HTC Touch Window Mobile 6 smart phone
Look but don't - despite the name - touch
The Touch has 802.11b/g Wi-Fi connectivity, incidentally, but we had real problems connecting to the internet through Reg Hardware's access point - something that's not been an issue with HTC devices before. In short, it wouldn't stay connected. That said, we had no problem connecting to my access point at home. In any case, turning off Wi-Fi and falling back on GPRS allowed me to connect as I'd expect to.
HTC's Touch: iPhone-esque graphics
The trouble with all this TouchFlo stuff is that it's only skin deep. Even LG's Prada phone has a UI that feels designed for touch control and not tacked on to another OS. Too soon you drop into the standard, ugly-by-comparison Windows Mobile 6 look and feel.
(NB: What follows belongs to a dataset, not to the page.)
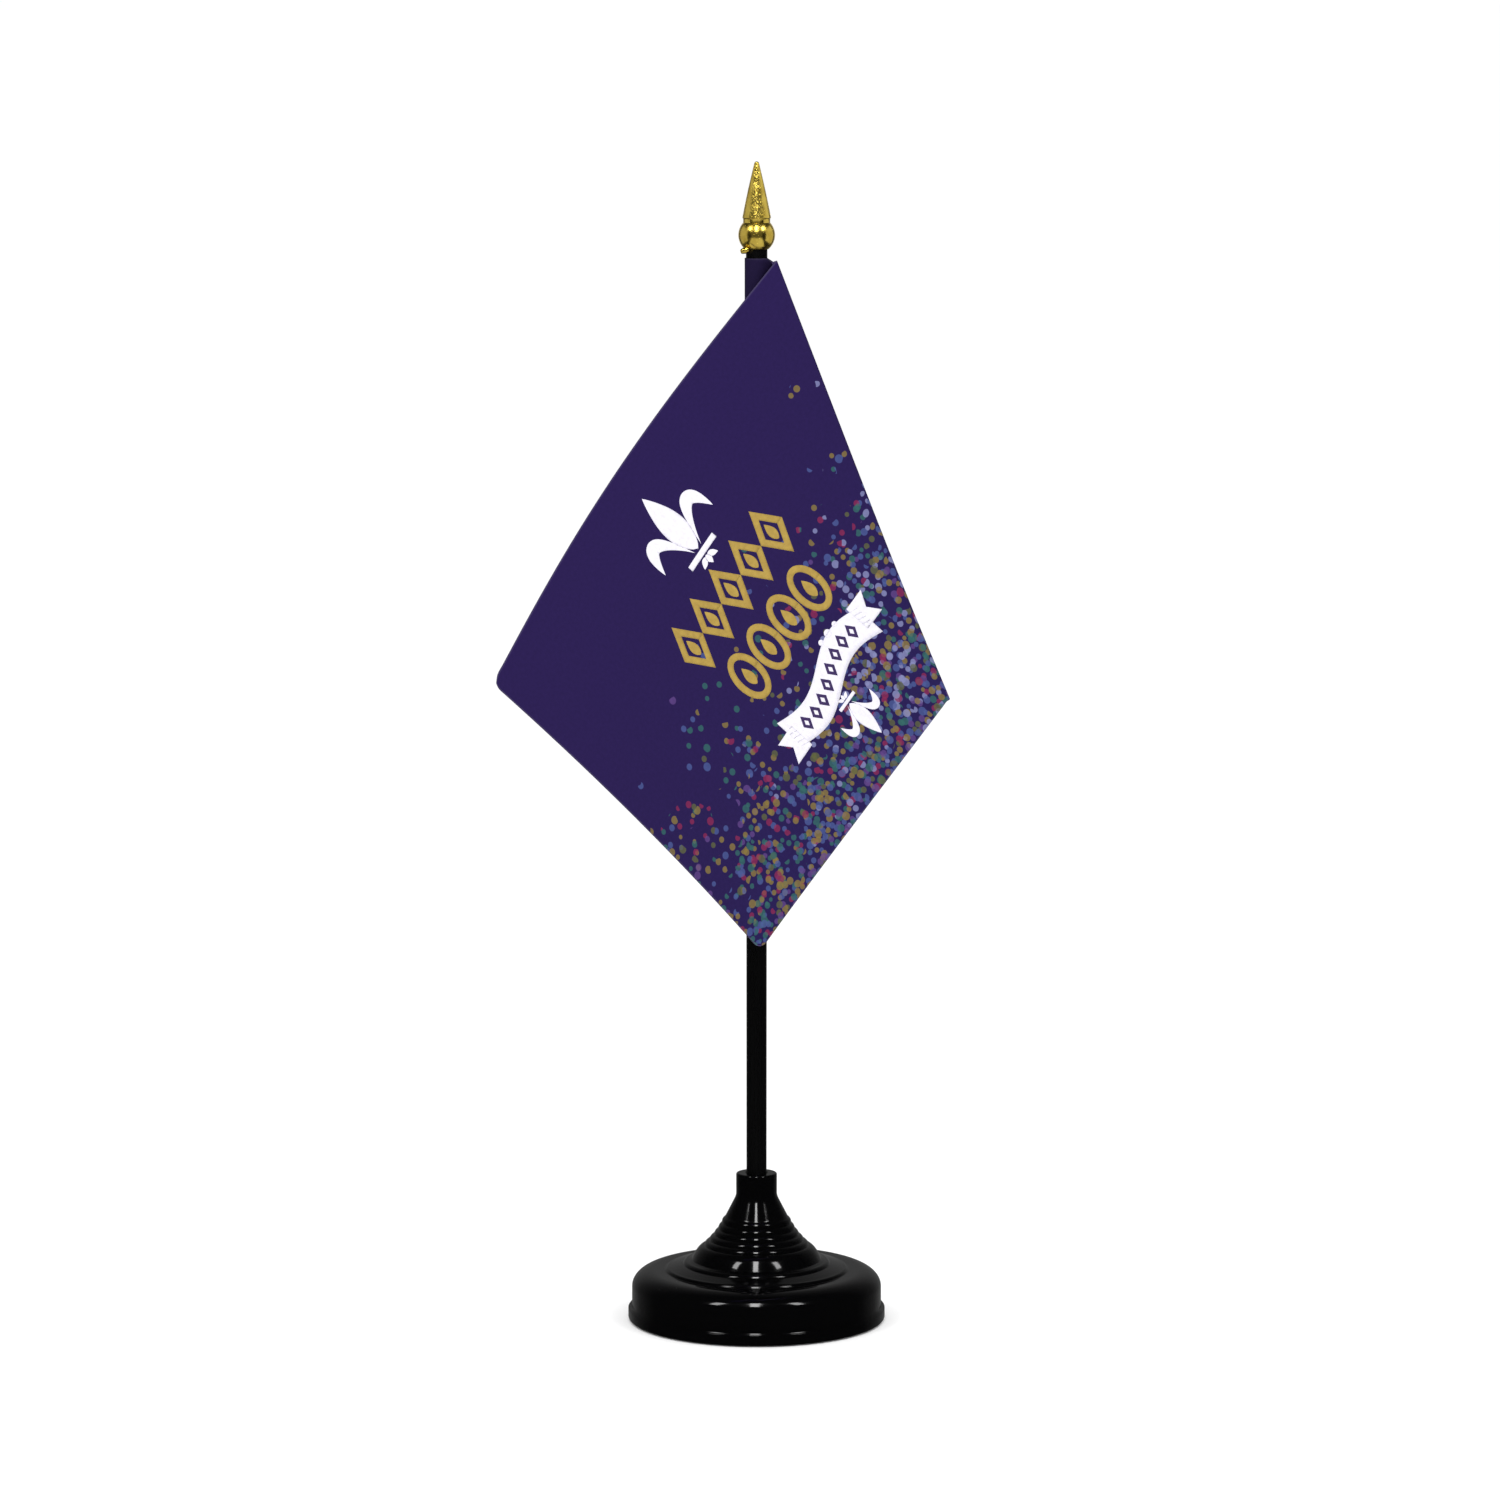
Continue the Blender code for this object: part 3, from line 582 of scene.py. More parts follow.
def grid_mesh(name, points, flat=None):
    """A mesh of quads on a grid of points (rows, columns, 3). flat gives each point's place in its UV map."""
    rows, cols = points.shape[:2]
    index = np.arange(rows * cols).reshape(rows, cols)
    quads = np.stack([index[:-1, :-1], index[:-1, 1:], index[1:, 1:], index[1:, :-1]], -1).reshape(-1, 4)
    mesh = bpy.data.meshes.new(name)
    mesh.from_pydata(points.reshape(-1, 3).tolist(), [], quads.tolist())
    if flat is not None:
        layer = mesh.uv_layers.new(name="flat")
        layer.data.foreach_set("uv", flat.reshape(-1, 2)[quads.reshape(-1)].astype(np.float32).ravel())
    mesh.shade_smooth()
    return mesh


def relaxed(points, hold, farthest):
    """Lets the cloth settle under its own weight for a second, with each point drawn back to its place by hold.

    A point moves at most farthest metres, so the drape keeps its outline.
    """
    mesh = grid_mesh("relaxing_cloth", points)
    obj = in_scene("relaxing_cloth", mesh)
    group = obj.vertex_groups.new(name="held")
    flat_hold = hold.ravel()
    for level in np.unique(flat_hold):
        group.add(np.nonzero(flat_hold == level)[0].tolist(), float(level), "REPLACE")
    cloth = obj.modifiers.new("Cloth", "CLOTH")
    cloth.settings.quality = 8
    cloth.settings.mass = 0.02
    cloth.settings.tension_stiffness = 40.0
    cloth.settings.compression_stiffness = 10.0
    cloth.settings.shear_stiffness = 10.0
    cloth.settings.bending_stiffness = 0.05
    cloth.settings.vertex_group_mass = "held"
    cloth.settings.pin_stiffness = 1.0
    cloth.collision_settings.use_collision = False
    cloth.collision_settings.use_self_collision = False
    cloth.point_cache.frame_start, cloth.point_cache.frame_end = 1, 24
    for number in range(1, 25):
        bpy.context.scene.frame_set(number)
    settled = obj.evaluated_get(bpy.context.evaluated_depsgraph_get()).data
    after = np.empty(len(settled.vertices) * 3, np.float32)
    settled.vertices.foreach_get("co", after)
    after = after.reshape(points.shape).astype(float)
    bpy.context.scene.frame_set(1)
    bpy.data.objects.remove(obj, do_unlink=True)
    bpy.data.meshes.remove(mesh)
    move = after - points
    size = np.linalg.norm(move, axis=-1, keepdims=True)
    return points + move * np.minimum(1.0, farthest[..., None] / np.maximum(size, 1e-9))


crossing, half = fold_place(flat_down)
behind_fold = np.clip((crossing - half - flat_x) / 10.0, 0.0, 1.0) * np.clip(flat_x / 8.0, 0.0, 1.0)
hold = np.round(np.where(flat_x <= 1.0, 1.0, 0.75 - 0.6 * behind_fold), 1)
farthest = np.where(flat_x <= 1.0, 0.0, 0.4 + 3.0 * behind_fold) * MM
cloth_points = relaxed(cloth_points, hold, farthest)


def finer(points, times):
    """Cubic (Catmull-Rom) points between the rows of a grid, that many times as close, along its first axis."""
    padded = np.concatenate([2 * points[:1] - points[1:2], points, 2 * points[-1:] - points[-2:-1]])
    u = (np.arange(times) / times)[None, :, None, None]
    p0, p1, p2, p3 = (padded[k : len(padded) - 3 + k][:, None] for k in range(4))
    second, third = 2 * p0 - 5 * p1 + 4 * p2 - p3, 3 * p1 - p0 - 3 * p2 + p3
    between = 0.5 * (2 * p1 + (p2 - p0) * u + second * u**2 + third * u**3)
    return np.concatenate([between.reshape(-1, *points.shape[1:]), points[-1:]])


FINER = 3
smooth_points = finer(finer(cloth_points, FINER).transpose(1, 0, 2), FINER).transpose(1, 0, 2)
fine_rows, fine_columns = smooth_points.shape[:2]
column, fine_down = np.meshgrid(np.arange(fine_columns) / FINER, np.linspace(0.0, FLAG_HEIGHT, fine_rows))
smooth_flat = np.stack([flat_from_column(column, fine_down), fine_down], -1)
unit = np.stack([(smooth_flat[..., 0] + loop) / SHEET_LENGTH, 1.0 - smooth_flat[..., 1] / SHEET_LENGTH], -1)
flag = in_scene("flag_cloth", grid_mesh("flag_cloth", smooth_points, unit))
thick = flag.modifiers.new("Cloth thickness", "SOLIDIFY")
thick.thickness = CLOTH_THICK * MM
thick.offset = 0.0
thick.material_offset = 1
thick.material_offset_rim = 2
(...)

Pull out the stylus - yes, HTC still can't get rid of it - and the Touch is a decent, very compact Windows Mobile tablet-format phone. In fact, we found ourselves naturally grabbing the stylus and tapping away at WM's tiny links, alphanumeric pad and other UI elements that are just too small to hit reliably with fingers.
The Touch can be snapped up for around £350/$600, which isn't a bad price for a decent WM smart phone, particularly given there's that 1GB Micro SD card in the box and a reasonable set of earphones - which terminate, incidentally, in a tweaked mini-USB connector; there's no 3.5mm socket on the Touch. Once the card is in, it's almost impossible to get out, we found - no amount of prodding with the stylus - it's not just for text entry, you know - would get it to spring out.
The slot cover is almost as hard to open: unless you have girly long nails, you'll need to remove the Touch's back cover and pull the cover out by grabbing it near one of the hinges. To be fair to HTC, though, this isn't uncommon with small form-factor phones.
Call quality was good, so we've no complaints there. But the unit's battery life was nothing to write home about. HTC quotes five hours' talk time, but I'd say you're looking at charging the handset up overnight every night if you want to get the most out of the phone.
And the camera's rubbish. It may have a two-megapixel resolution, but shots are full of colour artefacts and look like they've undergone far too high a level of JPEG compression, so much so that they look like they were taken on a lower-resolution camera.
What a disappointment. HTC's Touch is undeniably a smart-looking phone, but while it's a stunner in pictures, in your hands it quickly becomes a fingerprint-plastered mess. Yes, it offers some neat touch-control improvements on the standard Windows Mobile 6 user interface, but for all the fancy visuals, it's no iPhone.